(WHAT THIS TASK INVOLVES)
Print the entire listing. Each line must match the original exactly.

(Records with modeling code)
--- start ---
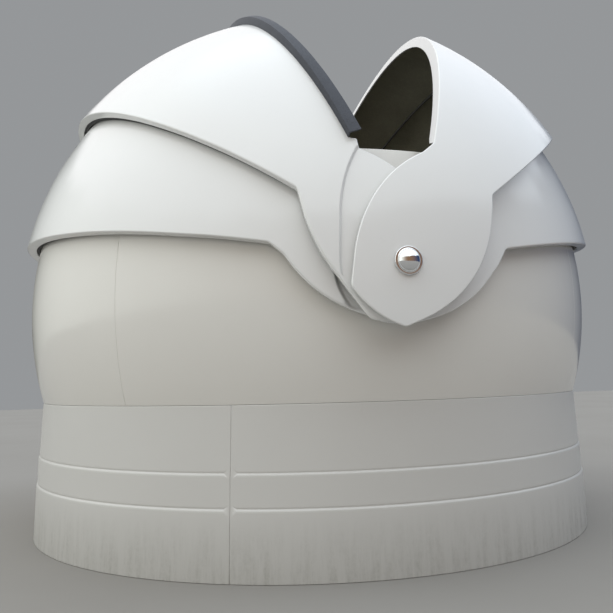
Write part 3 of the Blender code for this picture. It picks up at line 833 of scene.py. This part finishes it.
SHUTTERS = {
    "left_outer": dict(side=LEFT, radius=LEFT_OUTER_RADIUS, lip=LEFT_OUTER_LIP, near=left_outer_near,
                       top=LEFT_CLOSING, rim=OUTER_RIM, lift=OUTER_LIFT,
                       step=(left_outer_step, *OUTER_STEP), soft=SOFT_OUTER),
    "left_inner": dict(side=LEFT, radius=INNER_RADIUS, lip=INNER_LIP, near=left_inner_near,
                       top=INNER_TOP, rim=INNER_RIM, lift=INNER_LIFT,
                       step=(left_inner_step, *INNER_STEP), soft=SOFT_INNER),
    "right_outer": dict(side=RIGHT, radius=RIGHT_OUTER_RADIUS, lip=RIGHT_OUTER_LIP, near=right_outer_near,
                        top=RIGHT_CLOSING, rim=OUTER_RIM, plain=PLAIN_OUTER),
    "right_inner": dict(side=RIGHT, radius=INNER_RADIUS, lip=INNER_LIP, near=right_inner_near,
                        top=INNER_TOP, rim=INNER_RIM, plain=PLAIN_INNER),
}


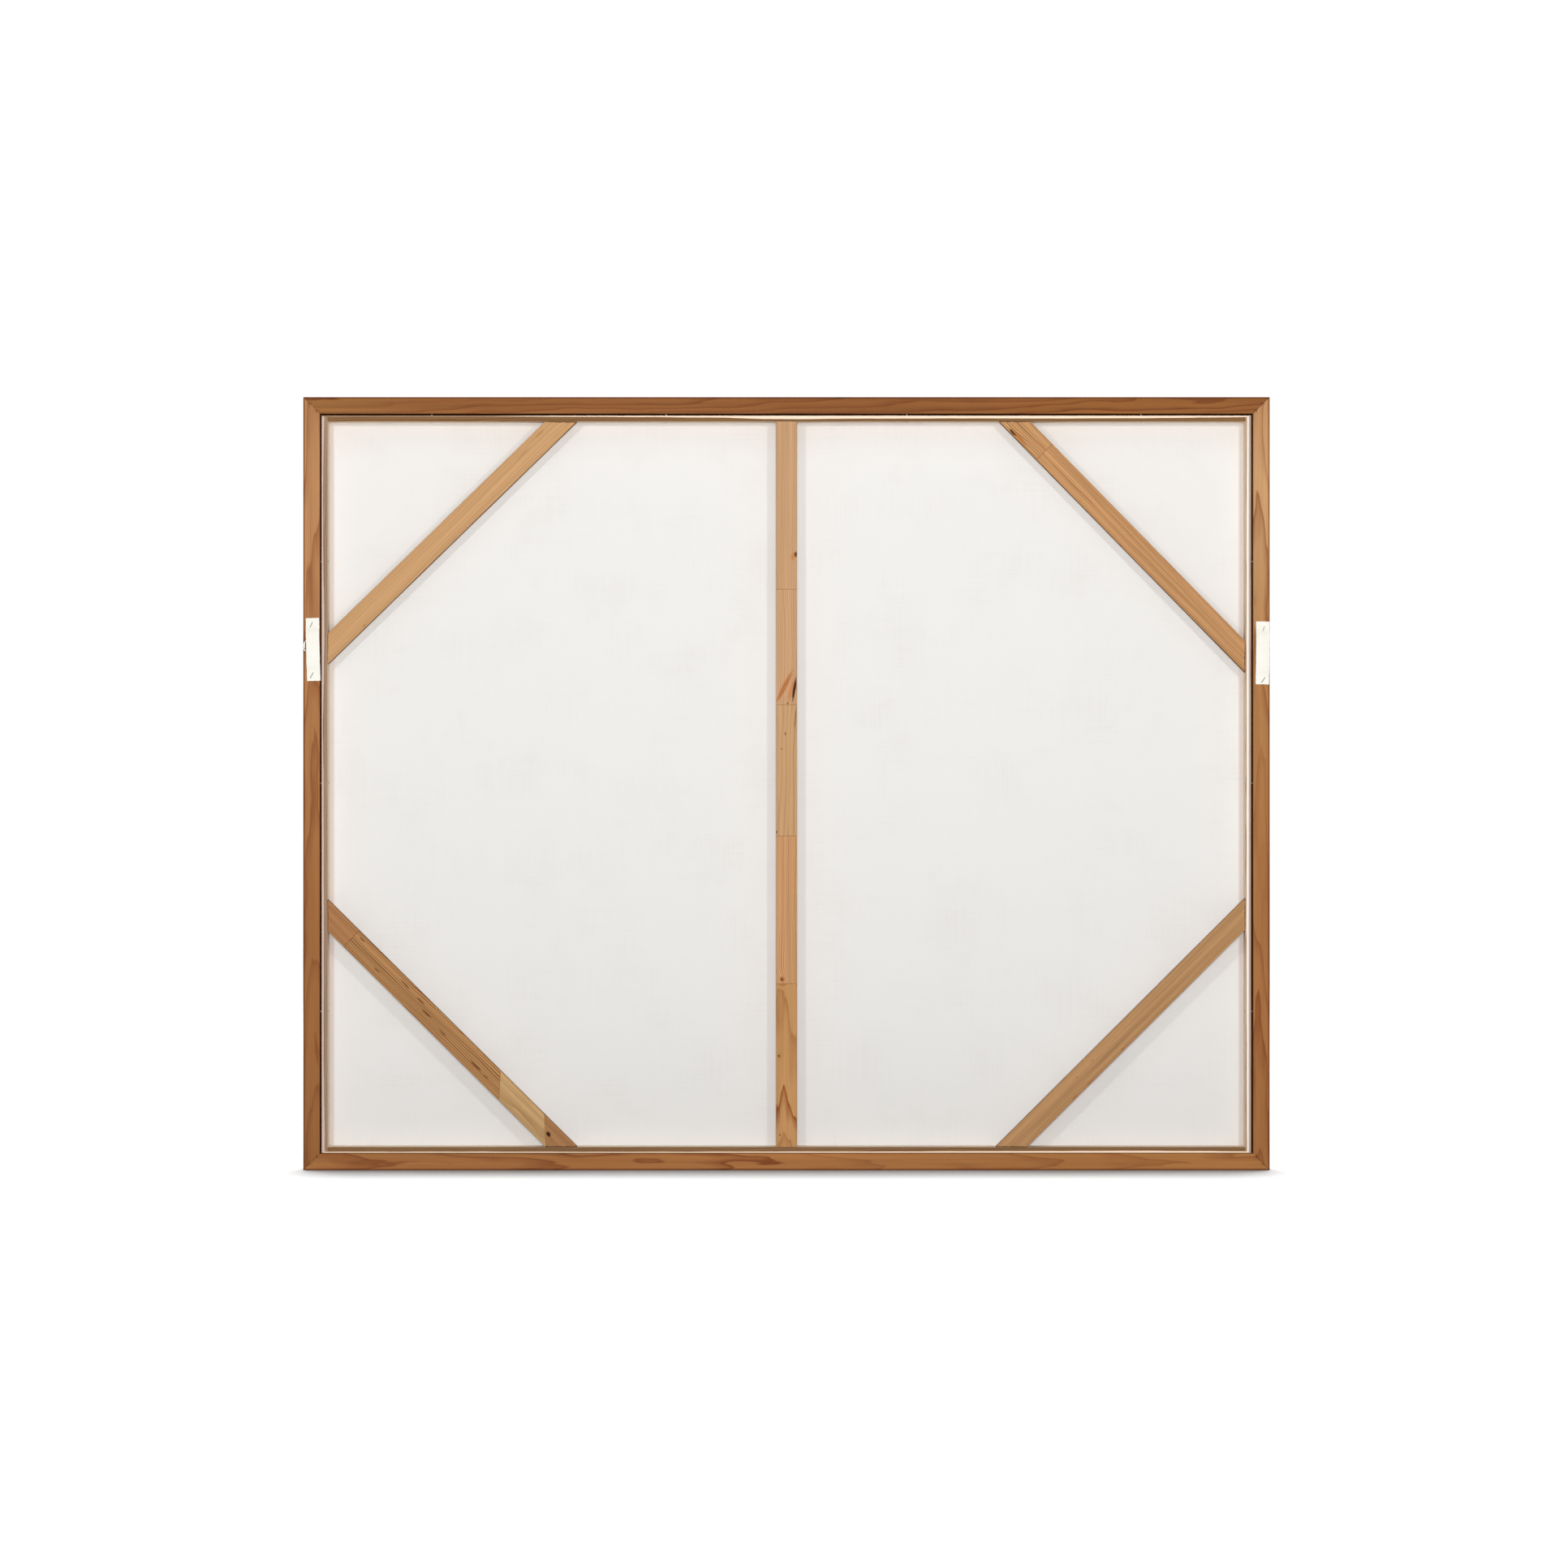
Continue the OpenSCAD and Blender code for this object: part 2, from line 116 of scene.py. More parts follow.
# Pine, sawn and planed: pale early wood and darker late wood in rings, crossed by fine fibre streaks.
# The rings are cut from a tapering log round a pith line, so a flat-sawn face shows arches by itself.
def pine(name, late, tones=None, marks=(), rough=(0.6, 0.75), fibre=0.16, shine=0.05):
    """tones gives the base colours along a piece, from one place to another in mm, and not its own tint.
    Each mark is (along, across, length, width in mm, tilt, colour, strength, rings pushed aside in mm)."""
    material, tree = blank(name)
    grain, pith, rings = [
        put(tree, "Attribute", attribute_name=layer).outputs["Vector"] for layer in ("grain", "pith", "rings")
    ]
    glue_and_edge_shade = put(tree, "Attribute", attribute_name="glue_and_edge_shade").outputs["Fac"]
    taper, spacing, contrast = put(tree, "SeparateXYZ", {0: rings}).outputs
    # Each board comes from another place along its log
    shift = put(tree, "CombineXYZ", {0: put(tree, "SeparateXYZ", {0: pith})})
    place = put(tree, "VectorMath", {0: grain, 1: shift}, operation="ADD")
    # The rings wander by a few millimetres over a hand's length
    slow = put(tree, "VectorMath", {0: place, 1: (5.0, 32.0, 32.0)}, operation="MULTIPLY")
    wander = put(tree, "TexNoise", {"Vector": slow, "Scale": 1.0, "Detail": 2.5, "Roughness": 0.5})
    wander = put(tree, "MapRange", {0: wander, 3: -6 * MM, 4: 6 * MM})
    off_pith = put(tree, "VectorMath", {0: grain, 1: pith}, operation="SUBTRACT")
    off_pith = put(tree, "VectorMath", {0: off_pith, 1: (0, 1, 1)}, operation="MULTIPLY")
    radius = put(tree, "VectorMath", {0: off_pith}, operation="LENGTH").outputs["Value"]
    radius = put(tree, "Math", {0: radius, 1: wander}, operation="ADD")
    lengthwise = put(tree, "SeparateXYZ", {0: place})
    growth = put(tree, "Math", {0: lengthwise, 1: taper, 2: radius}, operation="MULTIPLY_ADD")
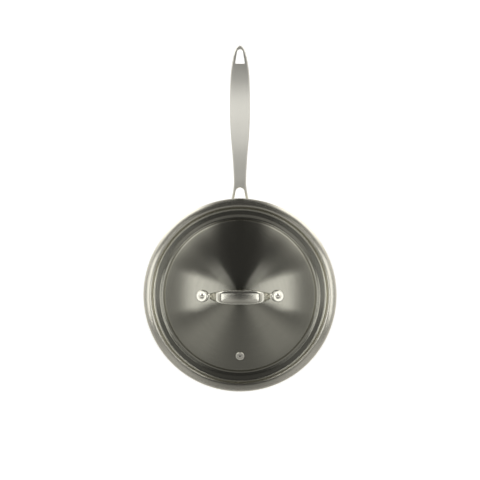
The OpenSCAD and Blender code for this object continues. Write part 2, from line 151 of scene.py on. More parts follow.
# Tables over s: the grip's width from the neck's to the full one, the tip's width squared over the
# distance from its end, the height of the middle as a share of the rise, and the thickness
GRIP_WIDTH = [(0.17, 0), (0.2, 0.02), (0.25, 0.1), (0.3, 0.24), (0.35, 0.4), (0.4, 0.59), (0.45, 0.77),
              (0.5, 0.89), (0.55, 0.97), (0.6, 0.99), (0.67, 1)]
TIP_WIDTH = [(0, 0), (0.01, 0.086), (0.023, 0.195), (0.038, 0.295), (0.063, 0.43), (0.09, 0.55),
             (0.14, 0.745), (0.19, 0.885), (0.25, 0.955), (0.33, 1)]
SPINE = [(0, 0), (0.06, 0.09), (0.12, 0.225), (0.19, 0.37), (0.36, 0.62), (0.54, 0.81), (0.62, 0.88),
         (0.7, 0.94), (0.78, 0.98), (0.88, 1), (1, 0.99)]
THICKNESS = [(0, 1.1), (0.16, 0.85), (0.35, 0.9), (0.6, 1), (0.85, 0.75), (0.97, 0.6), (1, 0.4)]
OUTLINE_STEPS = 400
OUTLINE_GAP = 0.9

# Distances from the outer and the inner edges at which the handle's mesh has a row of points
OUTER_ROWS = [0.15, 0.35, 0.7, 1.1, 1.45, BEVEL_W, 1.95, 2.5, 3.2, 4]
INNER_ROWS = [0.1, 0.25, 0.45, EDGE_R, 1.3]

# Lid handle
FOOT_OFFSET = 52
FOOT_D = 17
FOOT_H = 4.5
FOOT_EDGE_R = 1.5
FOOT_OFF_DOME = 0.05  # keeps the faces on the dome from lying in it
STRAP_TOP_H = 27
STRAP_W = 18.5
STRAP_NECK_W = 6.6
STRAP_T = 5
TOE_T = 3.4
STRAP_TOP_L = 42
CROWN_A = 5
BEND_R = 13
TOE_BEND_R = 7
TOE_RUN = 2.7
TOE_SINK = 0.5
RIVET_HEAD_D = 8.3
STRAP_WIDTH = [(0, 1), (0.32, 0.98), (0.46, 0.88), (0.61, 0.69), (0.76, 0.42), (0.86, 0.17), (0.93, 0.03),
               (1, 0)]
STRAP_ROUND = 0.72
STRAP_TAPER = 4
STRAP_SIDES = 64
CAST_VOXEL = 0.35
CAST_SMOOTHING = 5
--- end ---
(EXPECTED ANSWER)
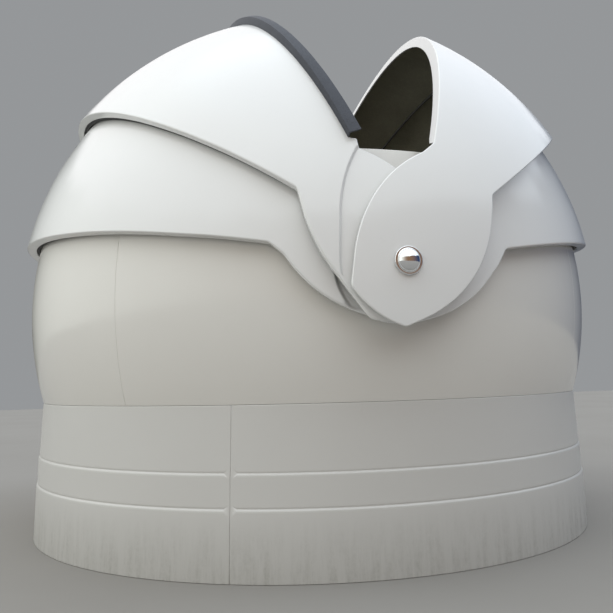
Write part 3 of the Blender code for this picture. It picks up at line 833 of scene.py. This part finishes it.
SHUTTERS = {
    "left_outer": dict(side=LEFT, radius=LEFT_OUTER_RADIUS, lip=LEFT_OUTER_LIP, near=left_outer_near,
                       top=LEFT_CLOSING, rim=OUTER_RIM, lift=OUTER_LIFT,
                       step=(left_outer_step, *OUTER_STEP), soft=SOFT_OUTER),
    "left_inner": dict(side=LEFT, radius=INNER_RADIUS, lip=INNER_LIP, near=left_inner_near,
                       top=INNER_TOP, rim=INNER_RIM, lift=INNER_LIFT,
                       step=(left_inner_step, *INNER_STEP), soft=SOFT_INNER),
    "right_outer": dict(side=RIGHT, radius=RIGHT_OUTER_RADIUS, lip=RIGHT_OUTER_LIP, near=right_outer_near,
                        top=RIGHT_CLOSING, rim=OUTER_RIM, plain=PLAIN_OUTER),
    "right_inner": dict(side=RIGHT, radius=INNER_RADIUS, lip=INNER_LIP, near=right_inner_near,
                        top=INNER_TOP, rim=INNER_RIM, plain=PLAIN_INNER),
}


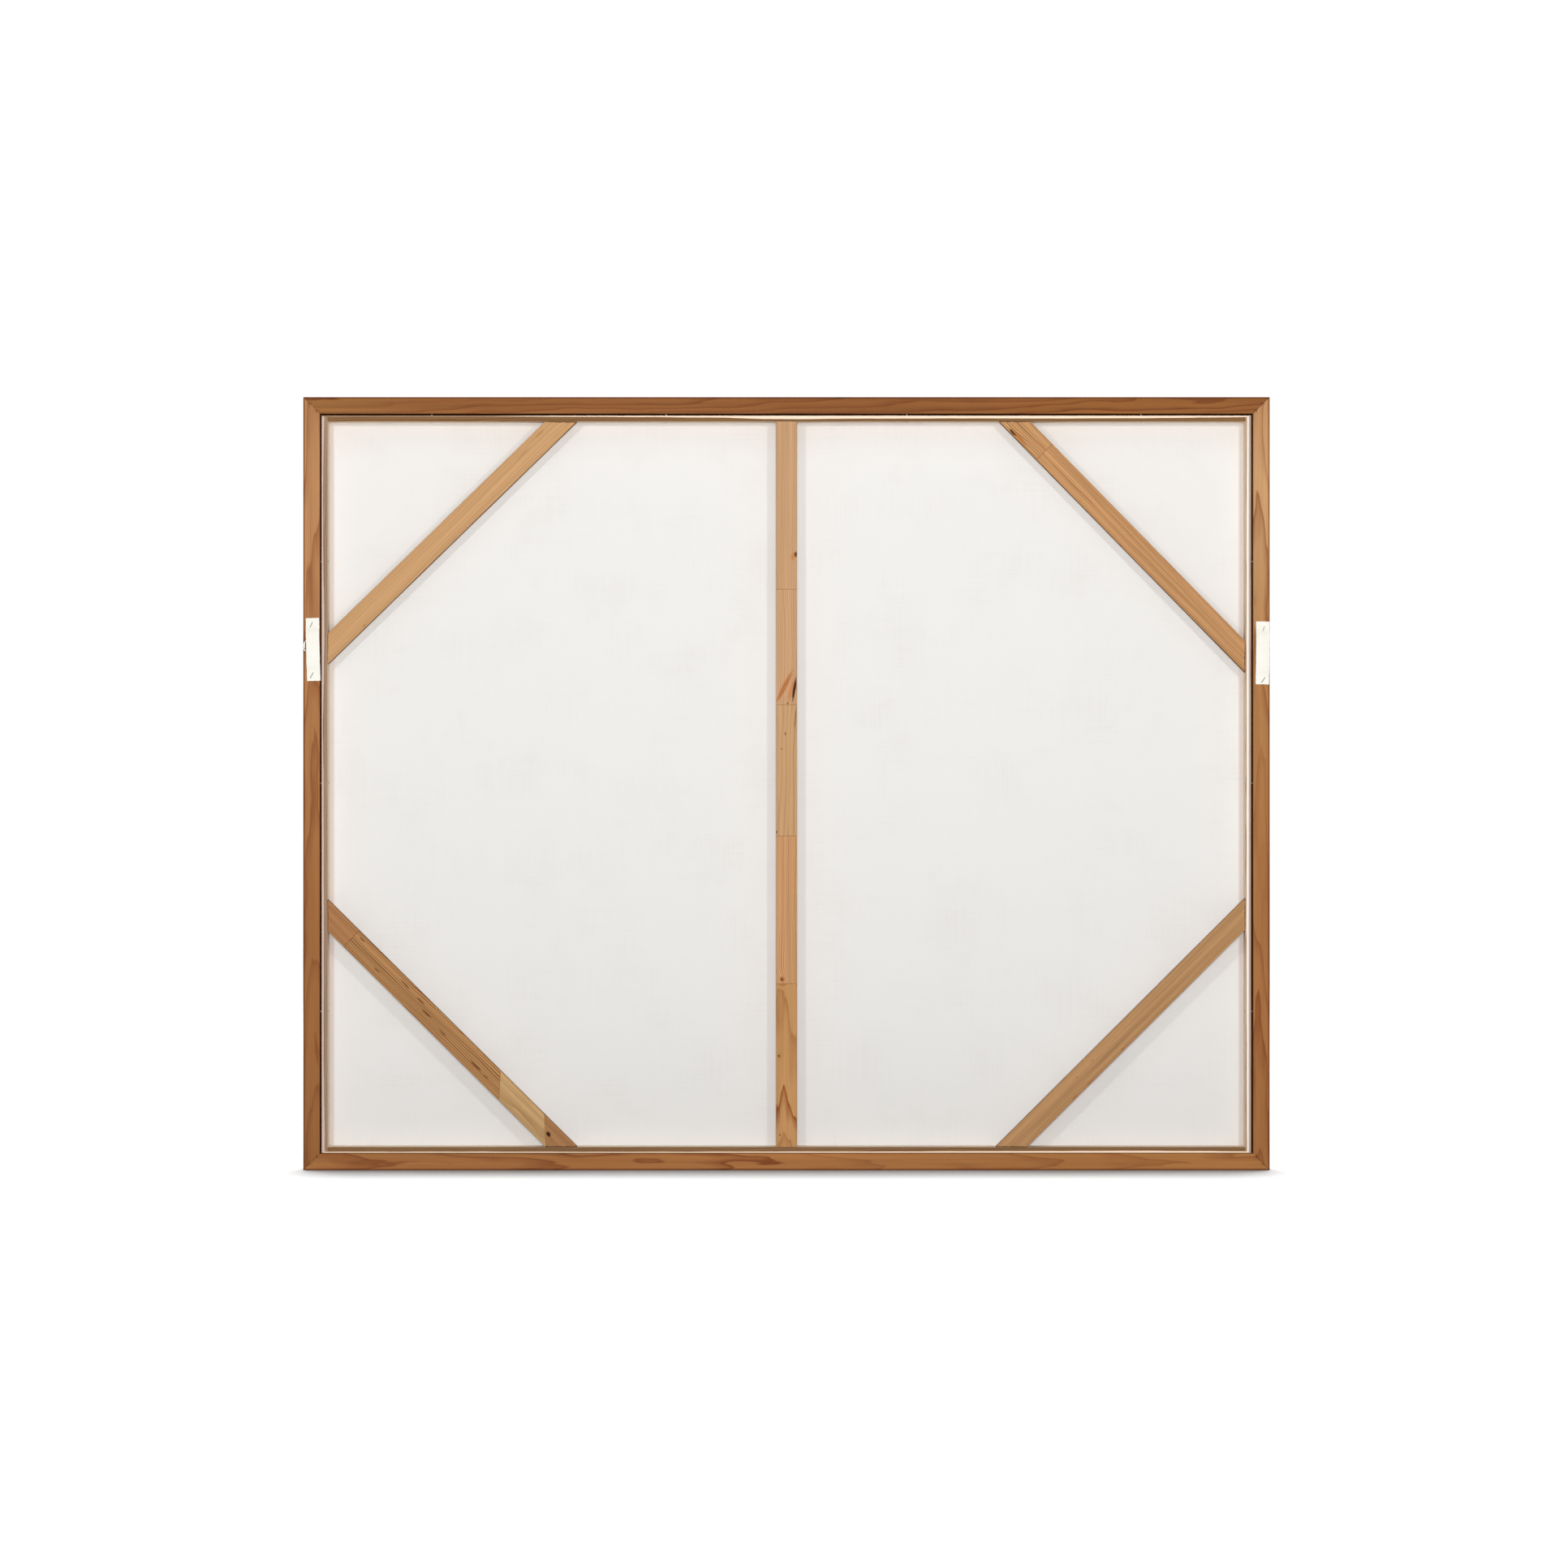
Continue the OpenSCAD and Blender code for this object: part 2, from line 116 of scene.py. More parts follow.
# Pine, sawn and planed: pale early wood and darker late wood in rings, crossed by fine fibre streaks.
# The rings are cut from a tapering log round a pith line, so a flat-sawn face shows arches by itself.
def pine(name, late, tones=None, marks=(), rough=(0.6, 0.75), fibre=0.16, shine=0.05):
    """tones gives the base colours along a piece, from one place to another in mm, and not its own tint.
    Each mark is (along, across, length, width in mm, tilt, colour, strength, rings pushed aside in mm)."""
    material, tree = blank(name)
    grain, pith, rings = [
        put(tree, "Attribute", attribute_name=layer).outputs["Vector"] for layer in ("grain", "pith", "rings")
    ]
    glue_and_edge_shade = put(tree, "Attribute", attribute_name="glue_and_edge_shade").outputs["Fac"]
    taper, spacing, contrast = put(tree, "SeparateXYZ", {0: rings}).outputs
    # Each board comes from another place along its log
    shift = put(tree, "CombineXYZ", {0: put(tree, "SeparateXYZ", {0: pith})})
    place = put(tree, "VectorMath", {0: grain, 1: shift}, operation="ADD")
    # The rings wander by a few millimetres over a hand's length
    slow = put(tree, "VectorMath", {0: place, 1: (5.0, 32.0, 32.0)}, operation="MULTIPLY")
    wander = put(tree, "TexNoise", {"Vector": slow, "Scale": 1.0, "Detail": 2.5, "Roughness": 0.5})
    wander = put(tree, "MapRange", {0: wander, 3: -6 * MM, 4: 6 * MM})
    off_pith = put(tree, "VectorMath", {0: grain, 1: pith}, operation="SUBTRACT")
    off_pith = put(tree, "VectorMath", {0: off_pith, 1: (0, 1, 1)}, operation="MULTIPLY")
    radius = put(tree, "VectorMath", {0: off_pith}, operation="LENGTH").outputs["Value"]
    radius = put(tree, "Math", {0: radius, 1: wander}, operation="ADD")
    lengthwise = put(tree, "SeparateXYZ", {0: place})
    growth = put(tree, "Math", {0: lengthwise, 1: taper, 2: radius}, operation="MULTIPLY_ADD")
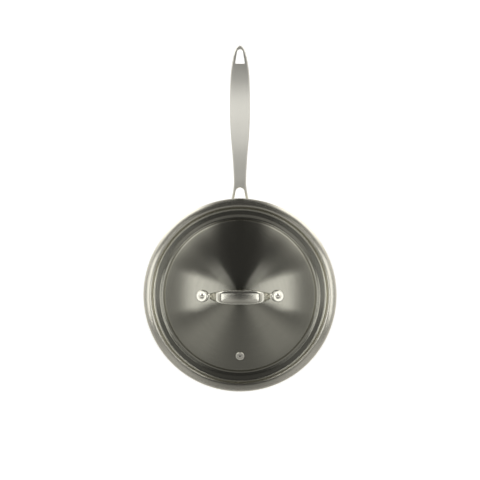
The OpenSCAD and Blender code for this object continues. Write part 2, from line 151 of scene.py on. More parts follow.
# Tables over s: the grip's width from the neck's to the full one, the tip's width squared over the
# distance from its end, the height of the middle as a share of the rise, and the thickness
GRIP_WIDTH = [(0.17, 0), (0.2, 0.02), (0.25, 0.1), (0.3, 0.24), (0.35, 0.4), (0.4, 0.59), (0.45, 0.77),
              (0.5, 0.89), (0.55, 0.97), (0.6, 0.99), (0.67, 1)]
TIP_WIDTH = [(0, 0), (0.01, 0.086), (0.023, 0.195), (0.038, 0.295), (0.063, 0.43), (0.09, 0.55),
             (0.14, 0.745), (0.19, 0.885), (0.25, 0.955), (0.33, 1)]
SPINE = [(0, 0), (0.06, 0.09), (0.12, 0.225), (0.19, 0.37), (0.36, 0.62), (0.54, 0.81), (0.62, 0.88),
         (0.7, 0.94), (0.78, 0.98), (0.88, 1), (1, 0.99)]
THICKNESS = [(0, 1.1), (0.16, 0.85), (0.35, 0.9), (0.6, 1), (0.85, 0.75), (0.97, 0.6), (1, 0.4)]
OUTLINE_STEPS = 400
OUTLINE_GAP = 0.9

# Distances from the outer and the inner edges at which the handle's mesh has a row of points
OUTER_ROWS = [0.15, 0.35, 0.7, 1.1, 1.45, BEVEL_W, 1.95, 2.5, 3.2, 4]
INNER_ROWS = [0.1, 0.25, 0.45, EDGE_R, 1.3]

# Lid handle
FOOT_OFFSET = 52
FOOT_D = 17
FOOT_H = 4.5
FOOT_EDGE_R = 1.5
FOOT_OFF_DOME = 0.05  # keeps the faces on the dome from lying in it
STRAP_TOP_H = 27
STRAP_W = 18.5
STRAP_NECK_W = 6.6
STRAP_T = 5
TOE_T = 3.4
STRAP_TOP_L = 42
CROWN_A = 5
BEND_R = 13
TOE_BEND_R = 7
TOE_RUN = 2.7
TOE_SINK = 0.5
RIVET_HEAD_D = 8.3
STRAP_WIDTH = [(0, 1), (0.32, 0.98), (0.46, 0.88), (0.61, 0.69), (0.76, 0.42), (0.86, 0.17), (0.93, 0.03),
               (1, 0)]
STRAP_ROUND = 0.72
STRAP_TAPER = 4
STRAP_SIDES = 64
CAST_VOXEL = 0.35
CAST_SMOOTHING = 5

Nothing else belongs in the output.